What needs to be done | Print exactly the part opening with the line containing "upright_nuts(bolt_frame)" and closing with the line containing "obj.data.transform(world)", with both of those lines included.

Data block |
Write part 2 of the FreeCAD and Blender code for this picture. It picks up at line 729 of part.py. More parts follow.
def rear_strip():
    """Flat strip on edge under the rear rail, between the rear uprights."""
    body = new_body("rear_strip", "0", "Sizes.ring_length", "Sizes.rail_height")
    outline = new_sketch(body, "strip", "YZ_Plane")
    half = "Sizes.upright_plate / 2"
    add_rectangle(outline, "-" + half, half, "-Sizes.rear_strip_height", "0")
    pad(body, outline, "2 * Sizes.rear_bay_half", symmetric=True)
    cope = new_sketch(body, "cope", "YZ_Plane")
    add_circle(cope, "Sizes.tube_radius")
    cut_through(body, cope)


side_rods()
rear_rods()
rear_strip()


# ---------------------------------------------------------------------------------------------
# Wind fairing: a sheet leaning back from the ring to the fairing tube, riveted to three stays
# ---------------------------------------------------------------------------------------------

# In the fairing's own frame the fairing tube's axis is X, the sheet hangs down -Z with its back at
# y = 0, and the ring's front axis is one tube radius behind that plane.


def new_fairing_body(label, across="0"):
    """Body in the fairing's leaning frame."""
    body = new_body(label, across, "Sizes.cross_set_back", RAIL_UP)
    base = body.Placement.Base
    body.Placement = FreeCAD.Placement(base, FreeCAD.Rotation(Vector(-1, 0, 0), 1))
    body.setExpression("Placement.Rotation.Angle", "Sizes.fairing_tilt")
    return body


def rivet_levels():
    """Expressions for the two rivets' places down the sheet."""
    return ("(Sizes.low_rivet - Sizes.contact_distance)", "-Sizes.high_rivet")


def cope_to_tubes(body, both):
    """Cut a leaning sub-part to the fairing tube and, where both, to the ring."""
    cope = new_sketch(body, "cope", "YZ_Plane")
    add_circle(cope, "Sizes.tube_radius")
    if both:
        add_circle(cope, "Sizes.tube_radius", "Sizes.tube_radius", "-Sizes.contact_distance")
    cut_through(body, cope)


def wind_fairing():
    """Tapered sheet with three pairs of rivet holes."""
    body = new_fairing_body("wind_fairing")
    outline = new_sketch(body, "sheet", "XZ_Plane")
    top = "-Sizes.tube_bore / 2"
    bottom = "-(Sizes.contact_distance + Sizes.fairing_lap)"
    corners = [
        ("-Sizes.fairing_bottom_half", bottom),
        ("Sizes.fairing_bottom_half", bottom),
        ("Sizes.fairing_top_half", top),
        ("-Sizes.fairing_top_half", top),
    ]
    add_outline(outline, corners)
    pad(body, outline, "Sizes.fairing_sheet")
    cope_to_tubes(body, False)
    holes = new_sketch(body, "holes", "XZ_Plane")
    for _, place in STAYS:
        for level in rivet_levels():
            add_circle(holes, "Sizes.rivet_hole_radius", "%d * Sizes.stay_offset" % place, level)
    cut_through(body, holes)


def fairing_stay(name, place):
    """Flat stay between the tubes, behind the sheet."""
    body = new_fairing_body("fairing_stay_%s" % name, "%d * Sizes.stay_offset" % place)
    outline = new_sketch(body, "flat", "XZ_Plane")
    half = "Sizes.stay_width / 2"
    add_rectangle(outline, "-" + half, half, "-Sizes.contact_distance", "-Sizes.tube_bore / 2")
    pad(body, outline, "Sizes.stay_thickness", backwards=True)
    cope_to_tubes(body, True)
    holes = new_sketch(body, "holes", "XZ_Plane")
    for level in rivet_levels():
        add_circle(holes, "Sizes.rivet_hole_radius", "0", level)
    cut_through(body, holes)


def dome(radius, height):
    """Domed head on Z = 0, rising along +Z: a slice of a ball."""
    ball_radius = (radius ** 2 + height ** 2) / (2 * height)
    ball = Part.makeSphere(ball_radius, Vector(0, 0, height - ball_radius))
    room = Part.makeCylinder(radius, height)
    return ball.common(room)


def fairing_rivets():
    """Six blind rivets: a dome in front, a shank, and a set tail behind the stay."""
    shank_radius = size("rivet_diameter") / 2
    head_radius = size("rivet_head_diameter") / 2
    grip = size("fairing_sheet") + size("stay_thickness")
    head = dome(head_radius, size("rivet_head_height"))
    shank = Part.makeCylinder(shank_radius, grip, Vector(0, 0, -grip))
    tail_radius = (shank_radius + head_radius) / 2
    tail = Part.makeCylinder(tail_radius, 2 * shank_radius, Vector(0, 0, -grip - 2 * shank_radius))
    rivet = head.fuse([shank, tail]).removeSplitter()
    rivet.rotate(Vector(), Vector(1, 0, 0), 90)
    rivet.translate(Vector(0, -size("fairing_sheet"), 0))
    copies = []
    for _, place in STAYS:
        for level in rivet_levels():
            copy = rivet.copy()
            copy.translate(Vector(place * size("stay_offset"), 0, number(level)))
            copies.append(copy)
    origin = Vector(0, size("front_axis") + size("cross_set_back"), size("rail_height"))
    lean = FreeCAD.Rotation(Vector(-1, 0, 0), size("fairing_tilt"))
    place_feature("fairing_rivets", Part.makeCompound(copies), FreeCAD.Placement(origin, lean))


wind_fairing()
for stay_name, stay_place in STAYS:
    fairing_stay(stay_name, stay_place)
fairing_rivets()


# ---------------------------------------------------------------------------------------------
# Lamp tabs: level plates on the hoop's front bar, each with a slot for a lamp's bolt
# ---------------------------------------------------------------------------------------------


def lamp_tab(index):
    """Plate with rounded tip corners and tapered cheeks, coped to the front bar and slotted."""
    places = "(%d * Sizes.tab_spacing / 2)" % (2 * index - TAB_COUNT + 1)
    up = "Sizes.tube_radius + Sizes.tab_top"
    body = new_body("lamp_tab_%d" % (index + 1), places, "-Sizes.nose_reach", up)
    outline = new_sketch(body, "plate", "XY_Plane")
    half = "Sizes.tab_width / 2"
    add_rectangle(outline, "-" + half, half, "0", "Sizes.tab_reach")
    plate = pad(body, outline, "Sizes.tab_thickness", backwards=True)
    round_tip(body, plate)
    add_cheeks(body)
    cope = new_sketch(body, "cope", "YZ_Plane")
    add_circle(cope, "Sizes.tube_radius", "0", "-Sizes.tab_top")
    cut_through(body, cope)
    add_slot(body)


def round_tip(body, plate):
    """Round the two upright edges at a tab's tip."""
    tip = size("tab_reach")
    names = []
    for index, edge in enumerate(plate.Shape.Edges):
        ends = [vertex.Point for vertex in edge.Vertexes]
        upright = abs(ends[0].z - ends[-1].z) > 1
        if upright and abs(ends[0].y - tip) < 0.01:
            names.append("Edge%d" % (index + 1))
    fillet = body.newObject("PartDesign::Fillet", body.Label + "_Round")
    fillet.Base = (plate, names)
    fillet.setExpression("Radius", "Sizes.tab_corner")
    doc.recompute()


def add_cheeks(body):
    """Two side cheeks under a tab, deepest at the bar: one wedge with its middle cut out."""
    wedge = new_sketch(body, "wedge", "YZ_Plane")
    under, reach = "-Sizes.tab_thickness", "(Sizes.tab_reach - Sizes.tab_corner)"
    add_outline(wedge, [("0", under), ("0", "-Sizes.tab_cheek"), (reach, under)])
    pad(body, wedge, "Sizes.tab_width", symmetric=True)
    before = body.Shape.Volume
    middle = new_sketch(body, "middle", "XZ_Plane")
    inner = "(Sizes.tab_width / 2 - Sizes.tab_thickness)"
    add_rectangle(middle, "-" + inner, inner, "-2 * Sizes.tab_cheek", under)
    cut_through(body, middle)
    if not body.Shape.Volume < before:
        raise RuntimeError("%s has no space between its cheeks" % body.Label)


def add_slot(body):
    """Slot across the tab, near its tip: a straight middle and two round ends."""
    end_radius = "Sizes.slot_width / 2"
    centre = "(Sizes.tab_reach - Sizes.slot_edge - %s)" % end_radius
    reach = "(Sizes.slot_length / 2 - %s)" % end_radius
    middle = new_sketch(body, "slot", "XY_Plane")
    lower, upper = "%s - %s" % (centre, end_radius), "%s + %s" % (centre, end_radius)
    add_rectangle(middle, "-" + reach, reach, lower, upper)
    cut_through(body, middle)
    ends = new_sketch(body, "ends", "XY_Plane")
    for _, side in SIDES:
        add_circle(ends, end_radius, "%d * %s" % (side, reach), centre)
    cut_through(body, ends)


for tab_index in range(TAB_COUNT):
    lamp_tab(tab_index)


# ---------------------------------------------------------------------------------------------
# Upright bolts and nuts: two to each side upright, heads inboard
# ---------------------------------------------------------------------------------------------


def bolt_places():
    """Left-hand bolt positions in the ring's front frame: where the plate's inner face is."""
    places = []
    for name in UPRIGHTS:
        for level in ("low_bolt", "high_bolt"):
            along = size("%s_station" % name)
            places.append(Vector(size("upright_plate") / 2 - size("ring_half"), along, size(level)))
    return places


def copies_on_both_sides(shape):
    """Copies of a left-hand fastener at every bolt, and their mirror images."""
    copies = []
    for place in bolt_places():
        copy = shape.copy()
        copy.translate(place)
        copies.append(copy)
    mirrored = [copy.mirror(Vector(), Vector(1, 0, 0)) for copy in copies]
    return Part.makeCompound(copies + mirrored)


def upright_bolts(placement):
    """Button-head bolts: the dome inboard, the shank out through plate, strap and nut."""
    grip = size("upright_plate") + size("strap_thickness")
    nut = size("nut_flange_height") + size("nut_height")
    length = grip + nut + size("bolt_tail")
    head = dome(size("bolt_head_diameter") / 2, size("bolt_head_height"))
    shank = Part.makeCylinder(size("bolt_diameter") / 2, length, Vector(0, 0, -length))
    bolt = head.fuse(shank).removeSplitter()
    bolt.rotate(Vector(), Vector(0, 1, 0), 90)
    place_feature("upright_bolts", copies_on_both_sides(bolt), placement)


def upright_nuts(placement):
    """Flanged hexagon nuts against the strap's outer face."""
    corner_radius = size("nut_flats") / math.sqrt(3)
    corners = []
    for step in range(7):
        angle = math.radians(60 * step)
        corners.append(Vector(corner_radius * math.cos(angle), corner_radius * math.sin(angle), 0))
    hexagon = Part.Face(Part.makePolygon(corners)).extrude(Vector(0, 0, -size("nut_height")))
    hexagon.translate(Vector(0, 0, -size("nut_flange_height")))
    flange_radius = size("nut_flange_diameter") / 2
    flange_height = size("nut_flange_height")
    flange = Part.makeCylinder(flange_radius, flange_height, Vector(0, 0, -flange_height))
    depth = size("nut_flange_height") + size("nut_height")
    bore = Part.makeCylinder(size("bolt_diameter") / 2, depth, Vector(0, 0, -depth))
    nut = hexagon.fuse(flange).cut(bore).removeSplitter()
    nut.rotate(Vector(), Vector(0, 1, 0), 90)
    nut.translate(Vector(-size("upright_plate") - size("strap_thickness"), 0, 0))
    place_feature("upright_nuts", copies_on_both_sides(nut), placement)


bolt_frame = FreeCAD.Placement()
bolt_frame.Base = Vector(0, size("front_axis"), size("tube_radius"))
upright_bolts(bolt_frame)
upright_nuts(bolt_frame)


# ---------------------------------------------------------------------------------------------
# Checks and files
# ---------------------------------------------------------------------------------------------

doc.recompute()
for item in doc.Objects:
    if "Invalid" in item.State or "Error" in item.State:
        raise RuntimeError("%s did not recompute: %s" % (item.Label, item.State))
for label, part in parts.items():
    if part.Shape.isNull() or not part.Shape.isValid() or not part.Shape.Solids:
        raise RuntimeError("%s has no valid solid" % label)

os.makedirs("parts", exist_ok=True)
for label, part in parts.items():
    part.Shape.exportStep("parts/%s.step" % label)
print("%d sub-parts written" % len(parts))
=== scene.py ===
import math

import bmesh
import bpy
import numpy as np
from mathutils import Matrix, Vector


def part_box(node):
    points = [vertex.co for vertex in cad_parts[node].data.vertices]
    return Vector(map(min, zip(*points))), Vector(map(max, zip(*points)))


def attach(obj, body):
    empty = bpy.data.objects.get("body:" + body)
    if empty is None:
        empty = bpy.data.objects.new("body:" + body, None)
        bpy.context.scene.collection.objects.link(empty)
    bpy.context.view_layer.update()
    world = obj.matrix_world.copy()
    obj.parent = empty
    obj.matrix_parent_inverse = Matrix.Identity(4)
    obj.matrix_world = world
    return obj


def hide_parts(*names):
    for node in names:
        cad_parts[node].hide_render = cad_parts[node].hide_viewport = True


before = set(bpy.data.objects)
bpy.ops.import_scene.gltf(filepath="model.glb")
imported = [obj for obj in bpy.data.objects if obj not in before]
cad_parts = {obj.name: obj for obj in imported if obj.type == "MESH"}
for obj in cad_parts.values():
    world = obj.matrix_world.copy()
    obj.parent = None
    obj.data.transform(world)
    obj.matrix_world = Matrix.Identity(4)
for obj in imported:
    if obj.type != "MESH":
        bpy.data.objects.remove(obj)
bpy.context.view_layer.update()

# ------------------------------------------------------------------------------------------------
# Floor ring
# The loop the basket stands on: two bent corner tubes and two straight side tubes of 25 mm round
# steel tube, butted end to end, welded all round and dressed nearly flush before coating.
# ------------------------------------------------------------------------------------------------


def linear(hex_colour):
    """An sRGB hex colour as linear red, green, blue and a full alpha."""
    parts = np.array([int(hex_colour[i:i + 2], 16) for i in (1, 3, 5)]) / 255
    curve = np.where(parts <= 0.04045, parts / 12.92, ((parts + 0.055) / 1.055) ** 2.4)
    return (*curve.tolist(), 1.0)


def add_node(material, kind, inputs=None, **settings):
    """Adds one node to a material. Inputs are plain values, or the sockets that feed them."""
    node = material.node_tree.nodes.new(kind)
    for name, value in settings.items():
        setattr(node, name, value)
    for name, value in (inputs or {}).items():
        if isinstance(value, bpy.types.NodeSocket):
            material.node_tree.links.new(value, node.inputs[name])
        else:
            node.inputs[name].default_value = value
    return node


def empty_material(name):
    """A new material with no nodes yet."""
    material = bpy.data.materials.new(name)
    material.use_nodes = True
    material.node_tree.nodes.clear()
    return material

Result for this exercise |
upright_nuts(bolt_frame)


# ---------------------------------------------------------------------------------------------
# Checks and files
# ---------------------------------------------------------------------------------------------

doc.recompute()
for item in doc.Objects:
    if "Invalid" in item.State or "Error" in item.State:
        raise RuntimeError("%s did not recompute: %s" % (item.Label, item.State))
for label, part in parts.items():
    if part.Shape.isNull() or not part.Shape.isValid() or not part.Shape.Solids:
        raise RuntimeError("%s has no valid solid" % label)

os.makedirs("parts", exist_ok=True)
for label, part in parts.items():
    part.Shape.exportStep("parts/%s.step" % label)
print("%d sub-parts written" % len(parts))
=== scene.py ===
import math

import bmesh
import bpy
import numpy as np
from mathutils import Matrix, Vector


def part_box(node):
    points = [vertex.co for vertex in cad_parts[node].data.vertices]
    return Vector(map(min, zip(*points))), Vector(map(max, zip(*points)))


def attach(obj, body):
    empty = bpy.data.objects.get("body:" + body)
    if empty is None:
        empty = bpy.data.objects.new("body:" + body, None)
        bpy.context.scene.collection.objects.link(empty)
    bpy.context.view_layer.update()
    world = obj.matrix_world.copy()
    obj.parent = empty
    obj.matrix_parent_inverse = Matrix.Identity(4)
    obj.matrix_world = world
    return obj


def hide_parts(*names):
    for node in names:
        cad_parts[node].hide_render = cad_parts[node].hide_viewport = True


before = set(bpy.data.objects)
bpy.ops.import_scene.gltf(filepath="model.glb")
imported = [obj for obj in bpy.data.objects if obj not in before]
cad_parts = {obj.name: obj for obj in imported if obj.type == "MESH"}
for obj in cad_parts.values():
    world = obj.matrix_world.copy()
    obj.parent = None
    obj.data.transform(world)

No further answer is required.